A intenção nesses casos foi a busca tanto da geração de caixa quanto da maximização da eficiência na prestação do serviço. Isto é: a privatização do setor buscou melhorar a qualidade dos serviços e evitar preços excessivos. É um processo que deve começar a ser observado e perseguido no Brasil.

Privatização enfrenta resistência interna

Em entrevista à Revista Veja, Salim Mattar afirmou estar frustrado com a resistência interna encontrada por integrantes do próprio governo para que seja possível às privatizações.

O Ministro da Ciência e Tecnologia, Marcos Pontes, por exemplo, é uma das vozes contrárias à privatização: ele não quer a venda de nenhuma das empresas sob sua influência. Entre elas, constam os Correios, em que ele defende cautela.

“É uma decisão importante que afeta dezenas de milhares de famílias e precisa ser feita de forma responsável e lógica, sem precipitação”, afirmou ao Estadão.

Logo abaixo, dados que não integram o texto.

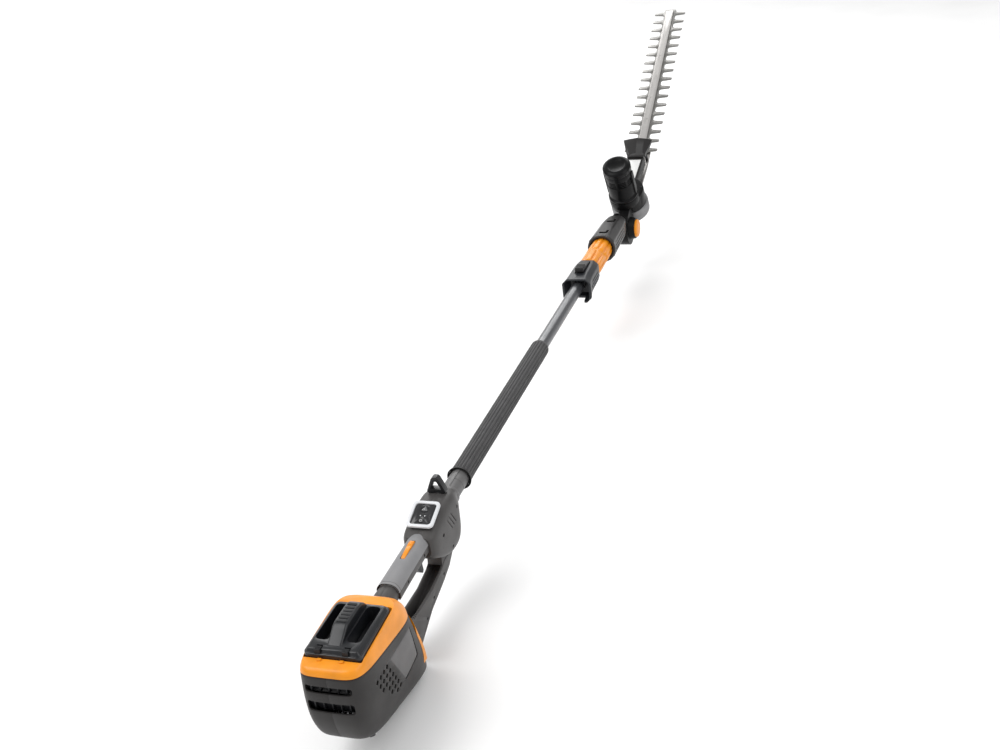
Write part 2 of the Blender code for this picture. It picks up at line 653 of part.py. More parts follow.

O vice-presidente da República, Hamilton Mourão, também manifestou oposição à ideia de privatizar a empresa: “por enquanto, não”, respondeu, ao ser questionado a respeito em um evento em comemoração aos 365 anos da empresa.

Finalmente à venda

O governo deve anunciar nesta quarta-feira (21) a privatização de 17 empresas estatais. Foi o que disse o ministro da Economia, Paulo Guedes, na noite de terça (20), sem dar mais detalhes. "E nós achamos que vamos surpreender. Tem gente grande aí que acha que não será privatizado e vai entrar na faca", afirmou. E "ano que vem tem mais", acrescentou.

O site Poder360 divulgou uma lista de quais seriam as 17 companhias privatizadas: Emgea, ABGF, Serpro, Dataprev, Casa da Moeda, Ceagesp, Ceasaminas, CBTU, Trensurb, Codesa, EBC, Ceitec, Telebras, Correios, Eletrobras, Lotex, Codesp.